**EXERCISE OBJECTIVE**. Repeat, exactly as written, every line from the one holding "Model this object" through the one holding "from mathutils import Matrix, Vector". Leave out all other lines.

_ _ _

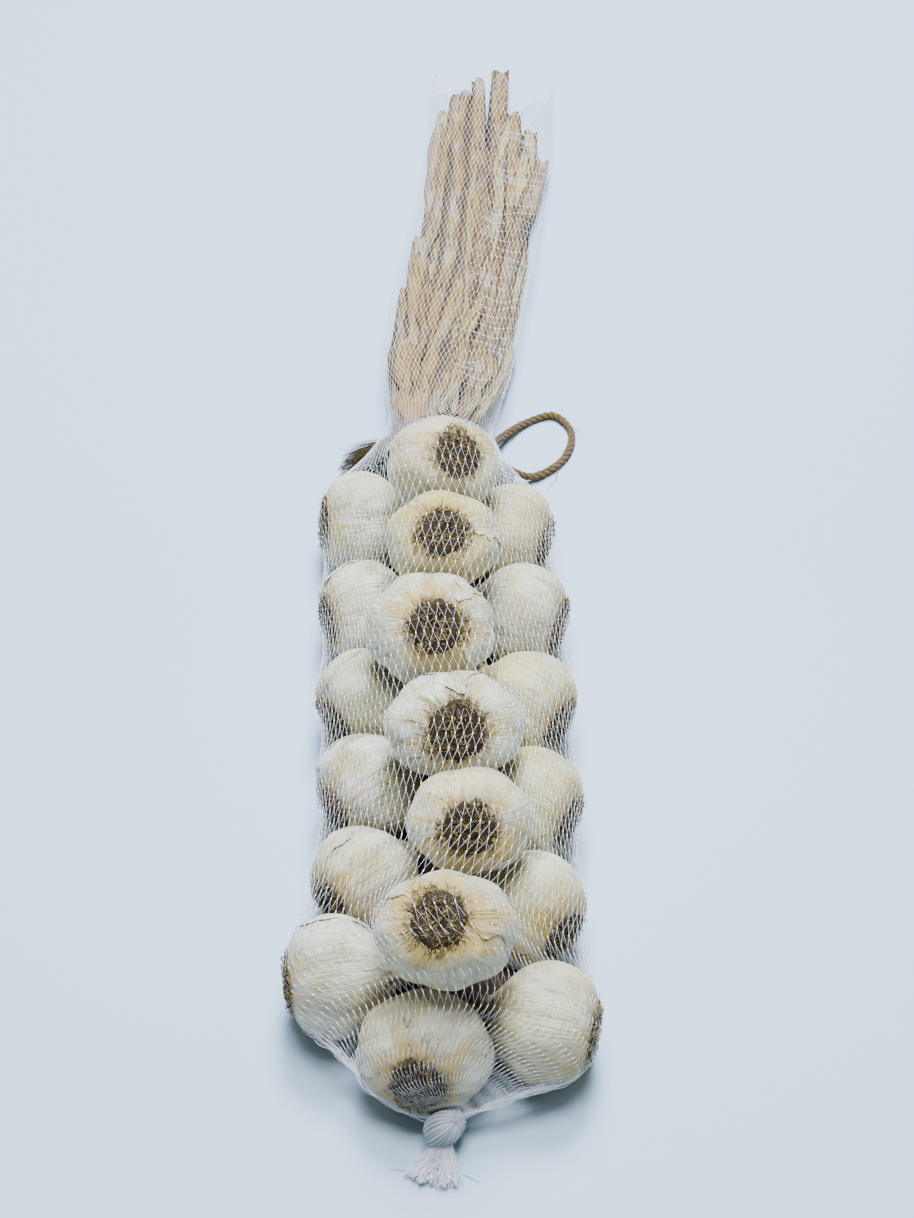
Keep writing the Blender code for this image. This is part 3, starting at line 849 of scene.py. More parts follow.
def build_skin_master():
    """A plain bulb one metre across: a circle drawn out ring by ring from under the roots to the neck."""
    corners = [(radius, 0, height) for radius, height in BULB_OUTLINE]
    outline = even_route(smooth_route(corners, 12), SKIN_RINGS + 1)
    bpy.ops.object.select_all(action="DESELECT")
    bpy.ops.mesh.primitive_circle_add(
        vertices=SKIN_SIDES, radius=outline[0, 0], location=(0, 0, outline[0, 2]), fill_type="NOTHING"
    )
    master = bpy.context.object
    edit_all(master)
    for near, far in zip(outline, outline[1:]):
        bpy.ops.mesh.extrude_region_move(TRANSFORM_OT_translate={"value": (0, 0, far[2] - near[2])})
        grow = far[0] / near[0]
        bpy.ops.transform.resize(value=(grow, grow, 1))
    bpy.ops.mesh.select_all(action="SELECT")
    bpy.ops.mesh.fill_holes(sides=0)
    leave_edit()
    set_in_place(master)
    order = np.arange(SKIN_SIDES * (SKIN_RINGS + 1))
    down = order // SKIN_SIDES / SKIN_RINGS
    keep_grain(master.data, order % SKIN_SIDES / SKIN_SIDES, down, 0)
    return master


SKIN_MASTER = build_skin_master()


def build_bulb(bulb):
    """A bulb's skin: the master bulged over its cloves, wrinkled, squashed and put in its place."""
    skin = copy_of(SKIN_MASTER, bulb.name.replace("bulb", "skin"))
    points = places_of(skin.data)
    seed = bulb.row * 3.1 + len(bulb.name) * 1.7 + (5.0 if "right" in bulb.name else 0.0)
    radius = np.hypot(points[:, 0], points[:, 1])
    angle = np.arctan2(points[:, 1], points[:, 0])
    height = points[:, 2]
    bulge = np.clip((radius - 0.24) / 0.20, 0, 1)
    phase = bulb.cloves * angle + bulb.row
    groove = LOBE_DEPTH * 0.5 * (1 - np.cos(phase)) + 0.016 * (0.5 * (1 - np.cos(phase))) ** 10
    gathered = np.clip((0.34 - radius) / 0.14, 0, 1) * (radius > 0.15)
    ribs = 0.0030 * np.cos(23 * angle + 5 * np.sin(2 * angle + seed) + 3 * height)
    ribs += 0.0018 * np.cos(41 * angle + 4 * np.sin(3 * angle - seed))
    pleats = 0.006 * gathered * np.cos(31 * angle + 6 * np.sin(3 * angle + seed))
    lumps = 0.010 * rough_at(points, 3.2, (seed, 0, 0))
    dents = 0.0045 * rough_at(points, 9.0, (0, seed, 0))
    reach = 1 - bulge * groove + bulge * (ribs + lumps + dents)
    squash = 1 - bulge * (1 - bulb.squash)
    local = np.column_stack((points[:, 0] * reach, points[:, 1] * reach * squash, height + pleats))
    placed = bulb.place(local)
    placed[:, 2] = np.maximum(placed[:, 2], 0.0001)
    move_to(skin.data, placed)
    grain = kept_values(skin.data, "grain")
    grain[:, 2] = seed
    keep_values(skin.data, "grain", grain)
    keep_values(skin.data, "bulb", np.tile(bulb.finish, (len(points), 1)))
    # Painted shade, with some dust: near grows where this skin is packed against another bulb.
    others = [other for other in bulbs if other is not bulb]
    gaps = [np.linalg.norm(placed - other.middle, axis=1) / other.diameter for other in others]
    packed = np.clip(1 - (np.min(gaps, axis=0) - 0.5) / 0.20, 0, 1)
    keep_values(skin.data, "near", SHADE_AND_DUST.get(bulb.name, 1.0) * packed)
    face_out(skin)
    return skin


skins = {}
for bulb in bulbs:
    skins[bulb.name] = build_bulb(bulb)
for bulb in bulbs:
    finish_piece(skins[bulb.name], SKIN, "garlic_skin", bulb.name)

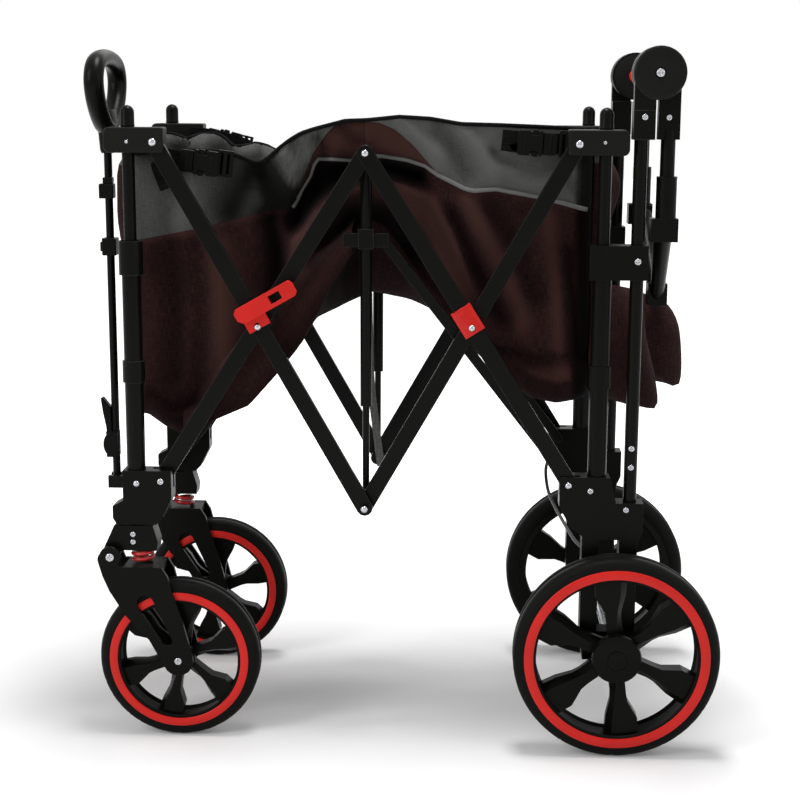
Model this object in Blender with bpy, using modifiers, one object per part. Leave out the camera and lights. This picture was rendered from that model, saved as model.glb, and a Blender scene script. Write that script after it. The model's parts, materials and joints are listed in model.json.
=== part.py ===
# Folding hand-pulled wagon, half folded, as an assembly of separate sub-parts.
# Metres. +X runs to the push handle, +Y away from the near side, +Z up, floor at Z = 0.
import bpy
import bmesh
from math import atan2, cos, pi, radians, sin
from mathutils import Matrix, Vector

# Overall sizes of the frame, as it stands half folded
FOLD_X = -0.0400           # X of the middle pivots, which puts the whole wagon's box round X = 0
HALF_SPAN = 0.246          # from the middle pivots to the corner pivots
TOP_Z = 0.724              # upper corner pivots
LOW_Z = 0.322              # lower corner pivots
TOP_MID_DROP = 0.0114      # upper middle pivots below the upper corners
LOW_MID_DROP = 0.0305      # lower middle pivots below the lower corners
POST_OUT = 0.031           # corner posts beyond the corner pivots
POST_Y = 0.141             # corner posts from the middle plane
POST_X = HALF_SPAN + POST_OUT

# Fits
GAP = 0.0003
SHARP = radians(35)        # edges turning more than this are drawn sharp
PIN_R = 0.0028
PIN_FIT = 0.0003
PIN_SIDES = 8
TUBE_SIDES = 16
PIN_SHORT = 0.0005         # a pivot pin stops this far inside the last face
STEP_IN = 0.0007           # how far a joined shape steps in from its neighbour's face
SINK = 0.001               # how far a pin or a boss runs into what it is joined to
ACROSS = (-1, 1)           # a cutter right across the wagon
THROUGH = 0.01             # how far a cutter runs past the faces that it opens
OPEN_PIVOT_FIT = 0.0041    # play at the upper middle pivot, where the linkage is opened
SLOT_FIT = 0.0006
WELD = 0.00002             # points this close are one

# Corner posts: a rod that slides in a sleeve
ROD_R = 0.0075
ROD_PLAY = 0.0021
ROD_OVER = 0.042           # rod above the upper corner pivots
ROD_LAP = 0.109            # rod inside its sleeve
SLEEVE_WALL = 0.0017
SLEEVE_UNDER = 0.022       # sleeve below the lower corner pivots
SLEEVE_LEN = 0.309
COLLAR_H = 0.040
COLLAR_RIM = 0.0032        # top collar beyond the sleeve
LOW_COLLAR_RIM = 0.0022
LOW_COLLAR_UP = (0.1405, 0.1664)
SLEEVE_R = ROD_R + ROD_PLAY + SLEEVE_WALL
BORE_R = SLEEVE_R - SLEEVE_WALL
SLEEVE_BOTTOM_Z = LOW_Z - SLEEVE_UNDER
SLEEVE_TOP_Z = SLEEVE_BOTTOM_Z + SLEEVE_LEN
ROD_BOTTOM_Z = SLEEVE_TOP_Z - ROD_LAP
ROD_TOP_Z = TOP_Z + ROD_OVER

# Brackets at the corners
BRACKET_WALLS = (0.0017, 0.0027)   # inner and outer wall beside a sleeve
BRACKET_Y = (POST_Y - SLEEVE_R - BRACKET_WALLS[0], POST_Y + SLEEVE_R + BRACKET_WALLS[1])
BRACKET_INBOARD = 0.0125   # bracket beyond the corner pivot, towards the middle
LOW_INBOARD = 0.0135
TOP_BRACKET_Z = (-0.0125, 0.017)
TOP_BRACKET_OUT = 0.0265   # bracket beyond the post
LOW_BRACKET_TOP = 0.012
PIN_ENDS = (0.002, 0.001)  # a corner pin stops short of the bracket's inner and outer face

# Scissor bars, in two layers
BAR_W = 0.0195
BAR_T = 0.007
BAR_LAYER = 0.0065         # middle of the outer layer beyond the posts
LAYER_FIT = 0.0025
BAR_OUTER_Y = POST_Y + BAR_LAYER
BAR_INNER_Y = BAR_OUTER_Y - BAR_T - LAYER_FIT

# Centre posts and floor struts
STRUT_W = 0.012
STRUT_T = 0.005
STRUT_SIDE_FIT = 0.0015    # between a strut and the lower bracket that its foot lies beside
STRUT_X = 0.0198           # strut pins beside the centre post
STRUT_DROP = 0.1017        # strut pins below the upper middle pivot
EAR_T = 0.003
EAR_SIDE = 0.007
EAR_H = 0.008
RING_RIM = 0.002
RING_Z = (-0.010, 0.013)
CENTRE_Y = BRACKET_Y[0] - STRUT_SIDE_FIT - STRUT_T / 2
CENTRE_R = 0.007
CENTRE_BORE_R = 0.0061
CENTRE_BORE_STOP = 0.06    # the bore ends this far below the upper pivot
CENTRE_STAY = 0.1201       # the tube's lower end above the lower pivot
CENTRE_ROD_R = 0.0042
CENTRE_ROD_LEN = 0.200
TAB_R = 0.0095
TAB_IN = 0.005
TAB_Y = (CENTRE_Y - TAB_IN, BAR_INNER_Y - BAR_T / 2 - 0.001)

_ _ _

**ANSWER TO THE TASK**.
Model this object in Blender with bpy, using modifiers, one object per part. Leave out the camera and lights. This picture was rendered from that model, saved as model.glb, and a Blender scene script. Write that script after it. The model's parts, materials and joints are listed in model.json.
=== part.py ===
# Folding hand-pulled wagon, half folded, as an assembly of separate sub-parts.
# Metres. +X runs to the push handle, +Y away from the near side, +Z up, floor at Z = 0.
import bpy
import bmesh
from math import atan2, cos, pi, radians, sin
from mathutils import Matrix, Vector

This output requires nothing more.